Sénégal: Présidentiel - On prend les mêmes et on recommence !

16 Février 2024
analyse

La décision tant attendue du Conseil Constitutionnel est tombée ce 15 février 2024, dans le délai minimum. Cela se comprend d’ailleurs car on est dans le droit électoral qui est « un droit de l’urgence ».

Faut-il le rappeler, cette décision fait suite à deux requêtes. L’une introduite par un groupe de candidats auprès de la Cour Suprême pour contester la légalité du décret présidentiel abrogeant, celui portant convocation du collège électoral pour la présidentielle du 25 Février 2024.

L’autre quant à elle est à l’initiative du groupe parlementaire de Yewwi Askan Wi devant le Conseil Constitutionnel pour attaquer la loi votée par l’Assemblée Nationale le 06 Février 2024 par la majorité au pouvoir en alliance avec le PDS et son groupe parlementaire « Wallu » (secourir en français) du candidat Karim Wade éliminé de la liste définitive des candidats par le Conseil Constitutionnel pour cause de double nationalité.

La décision du Conseil Constitutionnel peut en effet se comprendre de deux manières, raison pour laquelle dans les deux camps on affiche une certaine satisfaction, même si on peut pointer des réserves sur le fond.

En effet, on peut dire que le Conseil, qui avait habitué les requérants à des déclarations d’incompétences sur plusieurs questions électorales, a cette fois-ci dit le droit, en annulant le décret du Président de la République portant révocation de la convocation du corps électoral, et qui renvoyait l’élection à une date non indiquée. C’est une première. On n’a pas connaissance d’une décision, qui au demeurant relève du contrôle de légalité d’un acte réglementaire sur la matière électorale. Le Conseil a fait preuve d’audace. Certains doctrinaires pensent qu’il est bien dans son rôle car l’acte, par ses effets, entre bien dans sa sphère de compétence notamment en ce qui concerne le mandat du Président de la République et le calendrier électoral.

On peut également dire concernant l’annulation de la loi portant prolongement du mandat du Président de la République qu’il est fidèle à sa jurisprudence de 2016, comme beaucoup d’analystes l’avaient prédit.

En définitive, le droit a été dit, les principes réaffirmés, la décision présente un goût d’inachevé, en ce sens que le Conseil ne tranche pas définitivement la question de la date du scrutin, et ses accessoires, sans doute eu égard au protocole de la CEDEAO, qui dispose que les changements dans le processus électoral ne peuvent intervenir moins de 6 mois avant l’élection à défaut, il faut un consensus large des acteurs politiques sur la date retenue ou sur les modifications.

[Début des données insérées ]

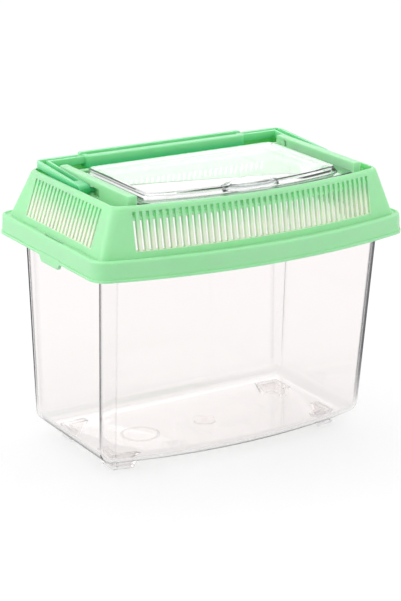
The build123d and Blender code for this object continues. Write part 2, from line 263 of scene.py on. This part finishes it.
def make_moulded_skin():
    """Node group: slow flow streaks, fine grain and tiny scratches of a moulded surface."""
    group = bpy.data.node_groups.new("moulded_skin", "ShaderNodeTree")
    for direction, titles in (("INPUT", ("Streak Scale", "Grain Scale")),
                              ("OUTPUT", ("Streaks", "Grain", "Scratches"))):
        for title in titles:
            group.interface.new_socket(title, in_out=direction, socket_type="NodeSocketFloat")
    start = group.nodes.new("NodeGroupInput")
    end = group.nodes.new("NodeGroupOutput")
    place = group.nodes.new("ShaderNodeTexCoord").outputs["Object"]
    stretch = group.nodes.new("ShaderNodeMapping")
    stretch.inputs["Rotation"].default_value = SCRATCH_TURN
    stretch.inputs["Scale"].default_value = SCRATCH_SCALE
    group.links.new(place, stretch.inputs["Vector"])
    streaks = noise(group, place, 3)
    streaks.inputs["Distortion"].default_value = 1.2
    grain = noise(group, place, 2)
    scratches = noise(group, stretch.outputs["Vector"], 1)
    scratches.inputs["Scale"].default_value = 1
    thin = group.nodes.new("ShaderNodeMapRange")
    thin.inputs["From Min"].default_value, thin.inputs["From Max"].default_value = SCRATCH_LEVELS
    link = group.links.new
    link(start.outputs["Streak Scale"], streaks.inputs["Scale"])
    link(start.outputs["Grain Scale"], grain.inputs["Scale"])
    link(scratches.outputs["Fac"], thin.inputs["Value"])
    link(streaks.outputs["Fac"], end.inputs["Streaks"])
    link(grain.outputs["Fac"], end.inputs["Grain"])
    link(thin.outputs["Result"], end.inputs["Scratches"])
    return group


moulded_skin = make_moulded_skin()


def skin_of(tree, streak_scale, grain_scale):
    """The outputs of the moulded skin at two scales."""
    node = tree.nodes.new("ShaderNodeGroup")
    node.node_tree = moulded_skin
    node.inputs["Streak Scale"].default_value = streak_scale
    node.inputs["Grain Scale"].default_value = grain_scale
    return node.outputs


print("group:", moulded_skin.name)

# %% Green material
# Each pair says where a mask starts and where it is full, in metres.
# BAR_FOOT, BAR_TOP and the FRONT_ and SIDE_ pairs place the painted glow of backlight on the
# lid's bars.
BAR_FOOT, BAR_TOP = (0.1219, 0.1226), (0.1400, 0.1260)
FRONT_WALL, FRONT_END = (-0.038, -0.040), (0.0684, 0.0674)
SIDE_WALL, SIDE_END, SIDE_MIDDLE = (0.0745, 0.0755), (0.0355, 0.0345), 0.003
# Heights where the painted shade low in the handle's well starts and where it is full.
WELL_SHADE = 0.1472, 0.1425
GREEN_SKIN = 16, 1800
ROUGH_LESS, ROUGH_MORE = 0.05, 0.09
GRAIN_STRENGTH, GRAIN_DEPTH = 0.12, 0.00006
SCATTER_WEIGHT, SCATTER_RADIUS, SCATTER_SCALE = 0.75, (0.4, 1.0, 0.5), 0.004
PLASTIC_IOR = 1.5


def backlit_bars(tree):
    """1 where the painted glow of backlight goes: on the thin bars between the slots of the
    hood, growing from their tops downwards.

    It is height mask times the larger of two field masks: one on the front wall as far as
    |x| allows, one on the end walls as far as |y - SIDE_MIDDLE| allows.
    """
    x, y, z = object_vector(tree, "Object")
    across = compute(tree, "ABSOLUTE", x)
    along = compute(tree, "ABSOLUTE", compute(tree, "SUBTRACT", y, SIDE_MIDDLE))
    height = compute(tree, "MULTIPLY", slope(tree, z, *BAR_FOOT), slope(tree, z, *BAR_TOP))
    front = compute(tree, "MULTIPLY", slope(tree, across, *FRONT_END),
                    slope(tree, y, *FRONT_WALL))
    side = compute(tree, "MULTIPLY", slope(tree, along, *SIDE_END),
                   slope(tree, across, *SIDE_WALL))
    return compute(tree, "MULTIPLY", height, compute(tree, "MAXIMUM", front, side))


def green_plastic(name, base, deep, roughness, bars=None, foot=None):
    """Satin green plastic: base and deep are the two ends of its slight streaks.

    Where it is thin and lit from behind, as in the bars of the lid, it takes the bars colour, a
    painted glow of backlight.
    Low down in the well, where light comes only through the plastic, it takes the foot colour, a
    painted shade.
    """
    material, tree, output = new_material(name)
    link = tree.links.new
    skin = skin_of(tree, *GREEN_SKIN)
    colour = mix(tree, skin["Streaks"], base, deep)
    # Painted glow of backlight on the thin bars of the lid.
    if bars:
        colour = mix(tree, backlit_bars(tree), colour, bars)
    # Painted shade: a stronger green low in the well.
    if foot:
        height = object_vector(tree, "Object")["Z"]
        colour = mix(tree, slope(tree, height, *WELL_SHADE), colour, foot)
    shine = spread(tree, skin["Grain"], roughness - ROUGH_LESS, roughness + ROUGH_MORE)
    bump = tree.nodes.new("ShaderNodeBump")
    bump.inputs["Strength"].default_value = GRAIN_STRENGTH
    bump.inputs["Distance"].default_value = GRAIN_DEPTH
    link(skin["Grain"], bump.inputs["Height"])
    plastic = tree.nodes.new("ShaderNodeBsdfPrincipled")
    plastic.inputs["Subsurface Weight"].default_value = SCATTER_WEIGHT
    plastic.inputs["Subsurface Radius"].default_value = SCATTER_RADIUS
    plastic.inputs["Subsurface Scale"].default_value = SCATTER_SCALE
    plastic.inputs["IOR"].default_value = PLASTIC_IOR
    link(colour, plastic.inputs["Base Color"])
    link(shine, plastic.inputs["Roughness"])
    link(bump.outputs["Normal"], plastic.inputs["Normal"])
    link(plastic.outputs[0], output.inputs["Surface"])
    return material


def dress(node, material):
    """Gives every material slot of a CAD node the one material."""
    slots = nodes[node].data.materials
    for index in range(len(slots)):
        slots[index] = material
    if not len(slots):
        slots.append(material)


# The lid's bars colour is a painted glow of backlight.
lid_green = green_plastic("lid_green_satin", base=(0.40, 0.82, 0.45), deep=(0.35, 0.77, 0.40),
                          roughness=0.33, bars=(0.80, 0.96, 0.69))
# The handle's foot colour is a painted shade low in its well.
handle_green = green_plastic("handle_green_satin", base=(0.32, 0.76, 0.42),
                             deep=(0.27, 0.71, 0.37), roughness=0.30, foot=(0.08, 0.60, 0.25))
dress("lid", lid_green)
dress("handle", handle_green)
print("dressed: lid in", lid_green.name, "and handle in", handle_green.name)

# %% [markdown]
# ## Clear plastic
#
# The tub and the hatch are a clear, stiff plastic. A wall of it hardly shows where it is seen
# face on. It turns grey where it is seen edge on and at each bend, because there the light
# runs along inside it and comes from something darker. In a white room glass alone finds
# nothing dark to show, so that grey is painted: the shader is plain glass with the index of
# the plastic, a colour that darkens as a painted dark reflection, and a little dark diffuse
# mixed in as more of the same painted dark reflection. Two attributes of the mesh steer this
# painting. "corner" says where a steep wall may darken as it turns away from the eye, and
# "bend" paints the fine grey lines along bends and edges, so that they stay on the tub from
# every side. Shadow rays pass nearly straight through, as light does through thin clear walls.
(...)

Le Conseil en renvoyant l’organisation de l’élection au pouvoir en place, et en ne tranchant pas pour autant la date de sa tenue, ouvre une nouvelle brèche. Celle-ci pourrait déboucher sur un report de fait pour une durée plus longue faute d’accord entre les protagonistes et l’administration d’une part, et entre eux- mêmes de l’autre.

Le problème reste donc à moitié résolue, car la décision en elle-même redonne la main à Macky Sall et ses partisans, et autres candidats partisans du dialogue jusque-là embusqués, et prompts à pousser à la roue.

En revanche, du côté de l’opposition on crie victoire d’autant que la durée du mandat est aujourd’hui actée. Le 02 Avril le président Macky Sall va quitter le pouvoir. En revanche, il   garde la haute main sur le dialogue national qui lui est cher, pour « apaiser le pays » dit-il, et qui est aujourd’hui un passage obligé vers un réaménagement du processus et son acceptation par tous, à l’exclusion certainement du PDS dont le sort est définitivement scellé.

Reste à voir si ce jugement de Salomon pourra permettre au Sénégal de traverser cette zone de turbulence qui a secoué les pays et ses amis, mais aussi qui laisse une profonde balafre sur le visage de sa démocratie chahutée un peu partout.

Les discussions pour un dialogue constructif, annoncé pour les prochains jours, quelle que soit sa dénomination, dans l’objectif de ramener la sérénité et de fixer un agenda électoral, qui préserve les acquis démocratiques, reste une attente forte.

Vivement que les acteurs politiques de tous bords, soient à la hauteur, pour ramener la paix nécessaire au développement du Sénégal, et la réparation des injustices subies pendant ces 5 dernières années.